When you read literary criticism of any kind, realize you aren't reading a scientific analysis.  No matter who they think they are, it is not a scientific analysis.  Not even the most vacant-eyed, white-washed anthropologist is presenting a scientific analysis.  They are presenting their interpretation of the text they have encountered.  They are presenting you the text, defined by their vocabulary and set of precluded assumptions.  Also remember they are telling you how to enjoy the text.  The metaphor quickly breaks down here, because interpretive methodology quickly starts to become opinion, but they still teach how to enjoy it.  I disagree with Bloom about T. S. Eliot, utterly.  But when I see the way Bloom enjoys Shakespeare, I can apply a similar satisfaction to Eliot.

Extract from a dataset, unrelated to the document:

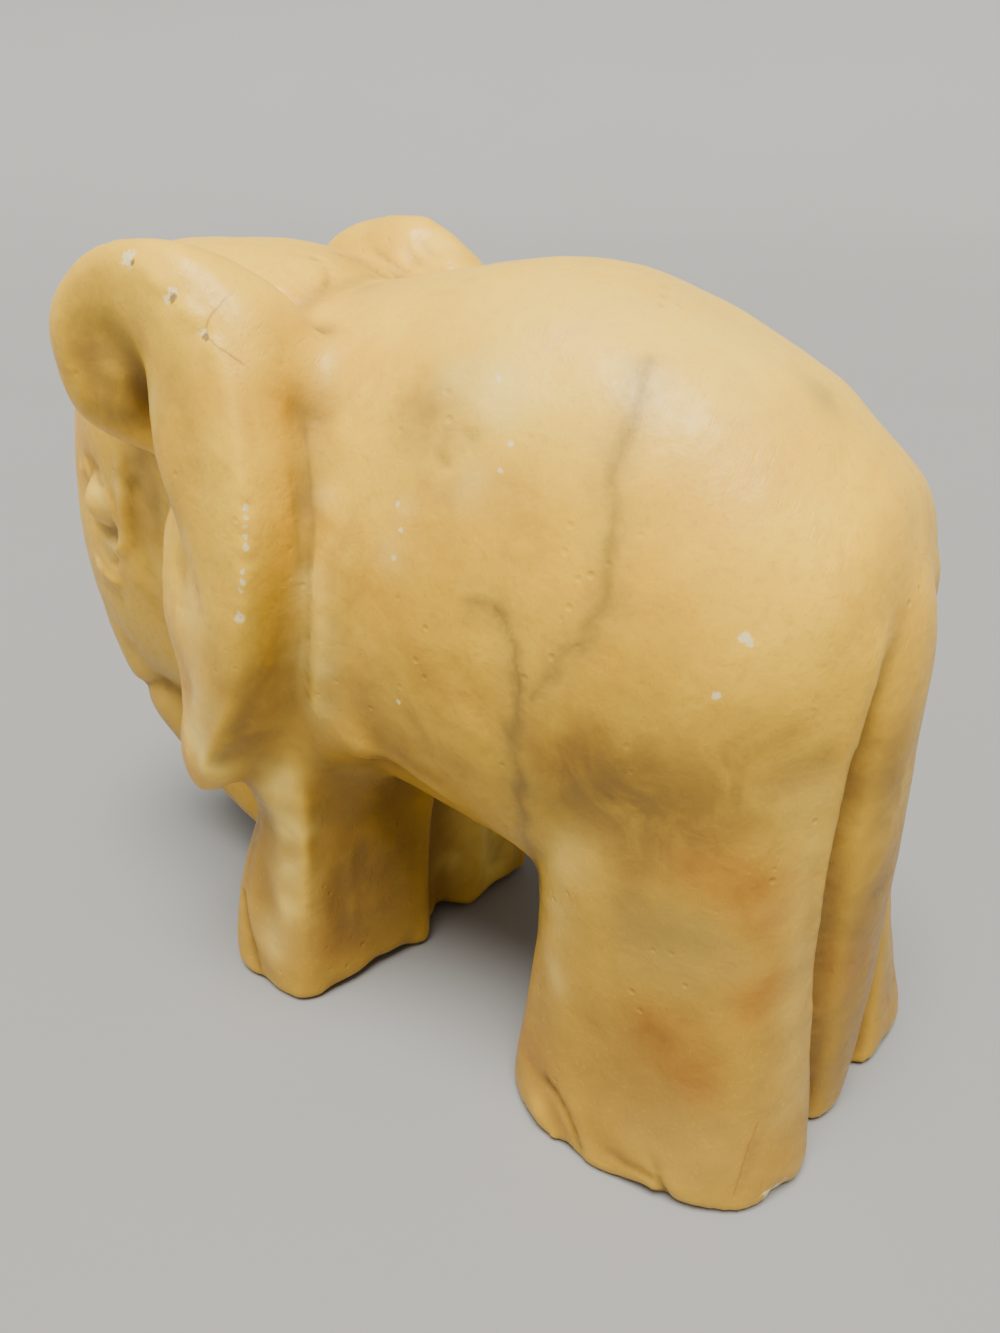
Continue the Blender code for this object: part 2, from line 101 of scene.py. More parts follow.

This isn't relativism.  I think there is good wine and bad wine, good poetry and bad poetry.  But it does meant there is some ambiguity on these matters.  Now on the topic of substantive issues, (e.g. the Bible) this still applies.  What I mean is that as a member of the invisible Church, a believer in the inerrancy of scripture and all that comes with that, I begin with a certain assumption: my faith. 

From that perspective I approach the Bible, and that really makes all the difference. Additionally, I fully believe that the perspective of this faith in the Judeo-Christian God, and this perspective only, presents an internally consistent framework for understanding and interpreting reality.  And the Bible.  

I really do love wine.  And I think this post sounds way more deconstructionist than I mean for it too.  But it will be refined, perhaps.

Tuesday, December 1, 2009

Literary Criticism

There is a phrase, one which I think sums up the entirety of literary (as well as modern biblical) criticism:  

"The poems were not written by Homer, but by another man of the same name."

I am an author and I hate you.

Writers, literary critics, and worst of all, literary critics who call themselves writers are guilty of one fault especially: boiling people in a vat of pseudo-psychology till they can present their vision as fact. This is an excerpt of a novel by Ian McEwan.

There were things she did not know and was interested to learn. She knew little of the poet's [Milton] life, and, amazingly, it seemed that it was not part of her studies, to consider the circumstances of his times.

Earlier, the protagonist, his mother, and his father are fully distilled in an Oedipal quip that McEwan undoubtedly thought clever. Here, he himself criticizes the fictional girl's lack of insight into Milton's craft. The trouble was the girl hadn't realized Milton was not an observer of some truth, but merely an assembler of inputs and physical stimuli. And only the inputs that the critic can easily see or clumsily (and with some bias) infer.

So I'll take back part of what I said. It's not merely applying psychology. It's relying on nature and nurture observations that were very tired before Skinner and Freud took the big sleep. It's dimly illuminating, and worse, casts shadows that mislead more than they guide. But perhaps as good postmodernist disciples, it's their intention.

And why the gloomy faces? Why must all modern authors have gloomy faces? Couldn't at least one of them be driven mad enough by their lugubrious perspectives to present some variety? Couldn't one of them dress like a hippopotamus? Their undeviating frowns and precisely furrowed brows and gently tousled hairs have more in common with the ubiquity of junior highschool cliques than independent thinkers on independent roads to truth. In every instance they seem desperate to say, "we are serious thinkers saying serious things you should listen to seriously."

Unless... despite their directly opposed philosophies and manners, they have somehow revealed a fundamental truth about their lives: their ideas aren't half as original, interesting, or honest as they would dearly like everyone to believe.

Yes, with a little bit of vocabulary, psychology can support any opinion under the sun. An aside: Cormac McCarthy gets props because he went on Oprah, and no one who takes himself too seriously can do that.